President Joseph R. Biden’s first stop on his visit to Japan was at the historic U.S. Ambassador’s residence. The Ambassador and Ms. Rule personally welcomed the President to their home.
On the importance of the President’s visit to the residence, Ambassador Emanuel stated, “It is in honor to welcome my dear friend President Joe Biden to the residence on his first visit to Japan as President. I have known the President for more than two decades, and now welcoming him as President is deeply meaningful to me. On a fundamental level, this visit is about strengthening the U.S.-Japan Alliance as we advance the relationship from Alliance protection to Alliance projection in the Indo-Pacific. In addition, it is also about deepening the personal friendship and bond between the President and Prime Minister.”

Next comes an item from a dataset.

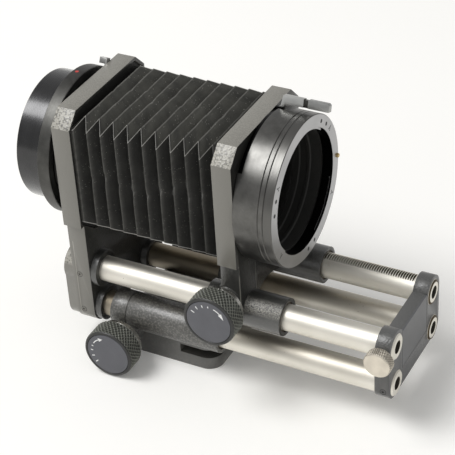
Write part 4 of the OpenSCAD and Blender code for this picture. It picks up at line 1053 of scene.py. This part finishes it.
def main():
    stove_grey = (0.245, 0.236, 0.208)
    frame_paint = hammered_paint(
        "rear standard paint", stove_grey, (0.032, 0.032, 0.029), glint_share=0.85,
        glint_low=0.46, stem_top=REAR_STEM_TOP_Z + 2 * MM, stem_rear=REAR_FACE_X - 0.1 * MM,
        seam=True)
    front_paint = hammered_paint("front standard paint", stove_grey, (0.014, 0.014, 0.0125),
                                 stem_top=FRONT_STEM_TOP_Z, leg_lines_and_glint=True)
    end_paint = hammered_paint("end plate paint", (0.105, 0.105, 0.102), (0.085, 0.086, 0.088),
                               glint_share=0.35)
    black_paint = textured_black("black wrinkle paint")
    nickel = satin_nickel("satin nickel", UPPER_ROD_Z, -45 * MM)
    low_nickel = satin_nickel("satin nickel, lower", LOWER_ROD_Z, -18 * MM, dark_top=0.6)
    upper_rack = satin_nickel("racked nickel, upper", UPPER_ROD_Z, 22 * MM, racked=True)
    lower_rack = satin_nickel("racked nickel, lower", LOWER_ROD_Z, 48 * MM, racked=True,
                              dark_top=0.7)
    ring_tone = (0.128, 0.126, 0.120)
    ring_black = anodised_black("satin black anodising", ring_tone, 0.34)
    turn_black = anodised_black("dull black anodising", (0.088, 0.087, 0.082), 0.42)
    tube_black = anodised_black("gloss black tube", (0.028, 0.028, 0.029), 0.27, lacquer=0.8)
    face_grey = face_metal("faced grey ring", (0.42, 0.42, 0.425), ring_tone, 0.34)
    brass = plain_metal("turned brass", (0.62, 0.46, 0.22), 0.3)
    steel = plain_metal("turned steel", (0.52, 0.51, 0.48), 0.28)
    blued = plain_metal("blackened screws", (0.018, 0.018, 0.018), 0.45)
    # Bushes kept very dark: an oiled bearing metal, and painted shade of the sleeve bores they sit
    # in.
    bronze_with_painted_shade = plain_metal("oiled bronze", (0.075, 0.058, 0.038), 0.42)
    thumb_nickel = plain_metal("thumb screw nickel", (0.76, 0.70, 0.60), 0.38, grain=0.3 * MM,
                               knurled=True)
    front_lever = lever_metal("front lever grey", (0.56, 0.565, 0.55), (0.006, 0.006, 0.006),
                              notch=(LEVER_END_X - 11.8 * MM, LEVER_END_X - 9.7 * MM))
    rear_lever = lever_metal("rear lever grey", (0.34, 0.34, 0.33), (0.15, 0.15, 0.145))
    cap_grey = dark_plastic("slate cap", (0.098, 0.100, 0.114), 0.36)
    matt_black = dark_plastic("matt black", (0.022, 0.022, 0.020), 0.6, specular=0.4)
    panel_grey = dark_plastic("bare name panel", (0.11, 0.112, 0.118), 0.34)
    red = dark_plastic("red index", (0.62, 0.05, 0.04), 0.4)
    knurled = knurled_black("knurled black")
    print_white = white_print("white print")

    dress(low_nickel, "rod_lower_near")
    dress(nickel, "rod_upper_near", "rear_flange", "focus_shaft", "front_shaft")
    dress(upper_rack, "rod_upper_far")
    dress(lower_rack, "rod_lower_far")
    dress(bronze_with_painted_shade, "carriage_bushes", "front_bushes")
    dress(brass, "focus_bearing", "front_bearing", "focus_pinion", "front_pinion",
          "front_locking_pin")
    dress(steel, "focus_lock_washer", "front_lock_washer", "rear_retainer")
    dress(end_paint, "end_grub_screws")
    dress(frame_paint, "rear_grub_screws")
    dress(blued, "front_face_screws")
    dress(ring_black, "front_barrel", "front_collar")
    dress(turn_black, "rear_hub", "rear_turn_ring")
    dress(tube_black, "rear_tube")
    dress(face_grey, "front_flange")
    dress(matt_black, "front_baffle", "bellows_rear_frame", "bellows_front_frame")
    dress(red, "rear_index_dot")
    dress(panel_grey, "end_panel")

    softened_cast("rear_standard", 0.45 * MM, frame_paint, "rail")
    softened_cast("front_standard", 0.45 * MM, front_paint, "front")
    softened_cast("end_plate", 0.5 * MM, end_paint, "rail")
    softened_cast("carriage_casting", 0.5 * MM, black_paint, "carriage")
    softened_cast("front_lever", 0.2 * MM, front_lever, "lever_front")
    softened_cast("rear_lever", 0.2 * MM, rear_lever, "lever_rear")

    make_bellows(bellows_cloth("coated bellows cloth"))
    knurl = knurl_tree()
    for body, out in (("focus_lock", -1), ("front_lock", -1), ("focus_drive", 1),
                      ("front_drive", 1)):
        knob_piece(body, out, knurled, cap_grey, knurl)
    turn_arrow("focus_lock", 147, 119, 104, (-138, -160, 178, 160), print_white)
    turn_arrow("front_lock", 70, 45, 24, (152, 130, 108, 88), print_white)
    thumb_head(thumb_nickel, knurl)
    screw_rings("end_grub_rings", "end_grub_screws", blued)
    screw_rings("rear_grub_rings", "rear_grub_screws", blued)
    flange_marks(blued)

    place_camera()
    hang_key_box()
    light_room()
    lay_floor()
    bpy.context.scene.view_settings.view_transform = "Standard"


main()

With the President in attendance, the Ambassador dedicated the residence’s Norman Yoshio Mineta Room to highlight the many contributions Japanese-Americans have made to strengthening the U.S.-Japan relationship. At the dedication, Ambassador Emanuel reflected on Mineta’s career in public service: “He had a distinction as one of the first Japanese-American mayors, but also, as a testament to his integrity and character, he served two presidents of both parties as part of their cabinets. Norm Mineta and I worked together when I was a freshman Congressman, and he was Secretary of Transportation. He helped me secure modernization of Chicago’s public transportation Brown Line.”
A dedication certificate from President Biden reads, “Norman Yoshio Mineta was a strong supporter of the United States-Japan bilateral relationship and a leader in the Japanese American community. A son of Japanese immigrants and forced into a U.S. World War II incarceration camp as a child, he became the first Asian-American mayor of a major city and went on to a distinguished 20-year career in Congress. He was the first Asian-American Cabinet member, serving two U.S. Presidents, a Democrat and Republican. After September 11, 2001, Secretary of Transportation Mineta prohibited all U.S. airlines from discriminating against passengers based on ethnicity or religion, remembering his experience as a Japanese American during WWII. The President of the United States of America Joseph R. Biden and Mission Japan dedicated this room on May 22, 2022.”
In honor of the President’s visit, the Ambassador and Ms. Rule also dedicated two Delaware Peach Blossom trees and an American Holly tree in the residence garden, along with a commemorative plaque. The plaque inscription reads, “Delaware Peach Blossoms, planted by Ambassador Rahm Emanuel & Ms. Amy Rule to commemorate the visits of President Joseph R. Biden and Dr. Jill Biden, May 2022.” Peach Blossoms are the Delaware state flower and American Holly the Delaware state tree. As the President’s home state, they will remind all those who see them of his historic visit at this historic moment.
Ambassador Emanuel explained the planting’s significance: “Trees have been planted at the residence in honor of other presidents and American statesmen who advanced the U.S.-Japan relationship. Given the President’s visit to Japan at this critical juncture, the Delaware Peach Blossoms and American Holly dedicated today will become part of the great bipartisan commitment to the U.S.-Japan Alliance. As the Peach Blossom and Holly deepen their roots, they will also serve as a symbol of the United States and Japan’s deepening relationship.”
Some of the other dedications over the past 70 years include: the 1958 planting of dogwood trees as a living memorial to Japanese statesman Yukio Ozaki, a tree plaque for President Gerald Ford’s 1974 visit, a planting by Ambassador and Mrs. Mike Mansfield in commemoration of President Carter’s 1979 visit, Ambassador and Mrs. Howard Baker’s planting of flowering plums for President and Mrs. George W. Bush’s 2002 visit, and a memorial plaque for Senator Daniel K. Inouye (2013).